Design and construction
- Architecture firm: Oldham and Eales
- Main contractor: C. Coghill

Renovating team
- Architect: F.G.B. Hawkins
- Awards: Commendation – 1993 Heritage Conservation and Property Value Awards

Western Australia Heritage Register
- Type: State Registered Place
- Designated: 12 November 1994
- Part of: West End, Fremantle (25225)
- Reference no.: 959

= Adelaide Steamship House =

Historic building in Fremantle, Western Australia

The Adelaide Steamship House is located at 10–12 Mouat Street, Fremantle. Built in 1900, the building was designed by Fremantle-based architectural firm Charles Oldham and Herbert Eales and was constructed by C. Coghill. The building takes its name from the original owners of the building, the Adelaide Steamship Company, who provided sea passenger and freight services around Australia.

==Adelaide Steamship Company==
The Adelaide Steamship Company (ASC) was formed in September 1875 in Adelaide by a group of pastoralists and businessmen. In 1883 the ASC purchased two steamboats, Otway and Rob Roy, from Anderson & Marshall and Lillie & Company, securing the provision of services from Melbourne to Derby. Following the discovery of gold in the Kimberley in 1885, Pilbara in 1888, and Coolgardie-Kalgoorlie in 1892, the ASC further expanded its trading routes in Western Australia.

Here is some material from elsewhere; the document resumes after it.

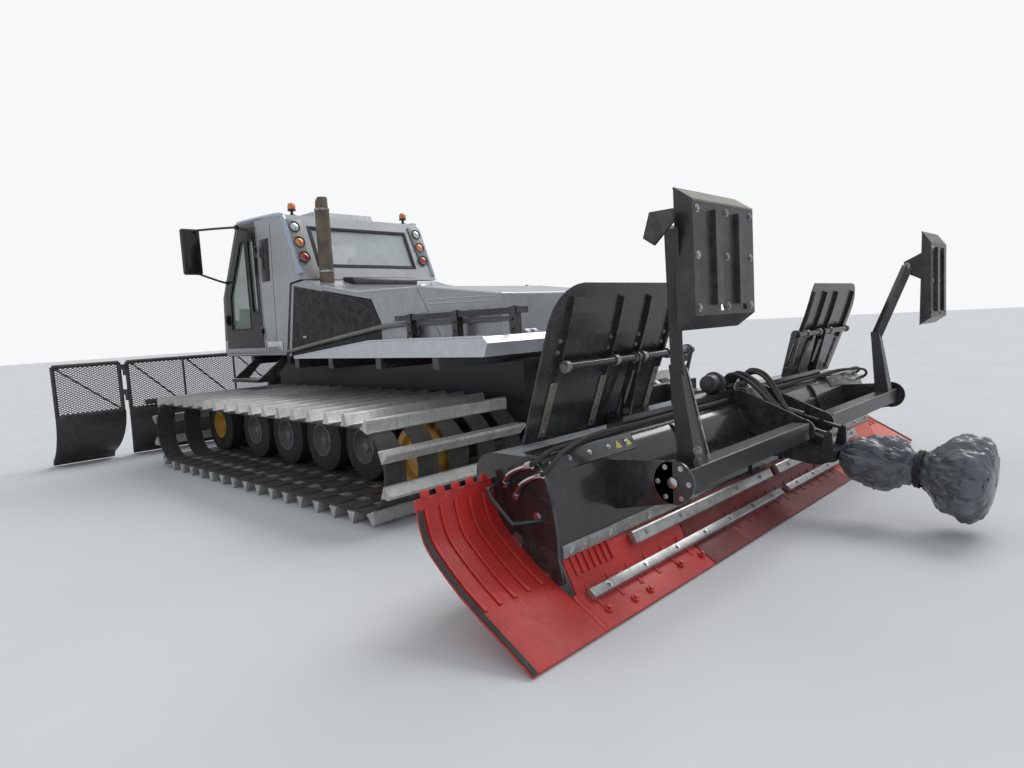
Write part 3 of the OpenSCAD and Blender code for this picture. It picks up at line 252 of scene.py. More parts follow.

In 1883 the ASC established an office in Fremantle, initially with an agent and then with its own staff. The company originally leased offices in Fremantle at the corner of Cliff and Phillimore streets. In 1900 the company purchased two properties in Mouat Street to construct their offices close to the Fremantle wharf. The ASC engaged a local architectural firm, Oldham and Eales to design the building. Construction was undertaken by Mr C. Coghill, a local North Fremantle builder, in the latter half of 1900. The building was completed by the end of November 1900 and the manager of Adelaide Steamship, William Ernest Moxon, and his staff took possession of the building. Moxon was appointed as the Western Australian manager of ASC in 1896 and continued in that role for over twenty years, until 1918, when he took the position of manager of the ASC's Queensland operations. During his tenure Moxon was the chairman of the Steamship Owners of Australasia, Fremantle Branch for fifteen years and for two years the president of the Fremantle Chamber of Commerce.

==Architectural style==
The building is a two-storey stone structure built in the Federation Free Classical style. The upper floor has a balustrade parapet, elaborate central pediment and stuccoed ionic pilasters. The upper floor rectangular windows have false balustrading and shell decorations above them. The ground floor has a granite plinth, horizontal shadow lines, broad doric pilasters and large arched openings.

The building was damaged by fire in January 1946 with a second fire in April 1947 resulting in extensive restorations to its original design occurring during 1947–1948, under the supervision of architect F. Hawkins.

The Adelaide Steamship Company operated the Western Australian operations of their company from the premises until 1978, when the building was sold. In 1991 the building was restored and converted into a residence, office, store and warehouse. In 2012 the state Heritage Council granted the owners "to stabilise the building [...] and to repaint the front facade".

==Heritage value==
The building was placed on the Register of the National Estate on 21 March 1978 and was classified by the National Trust of Australia (WA) on 5 November 2012.

The building was formally listed on the State Register of Heritage Places by the Heritage Council of Western Australia on 1 July 1994. It is also listed on the City of Fremantle's Municipal Heritage List.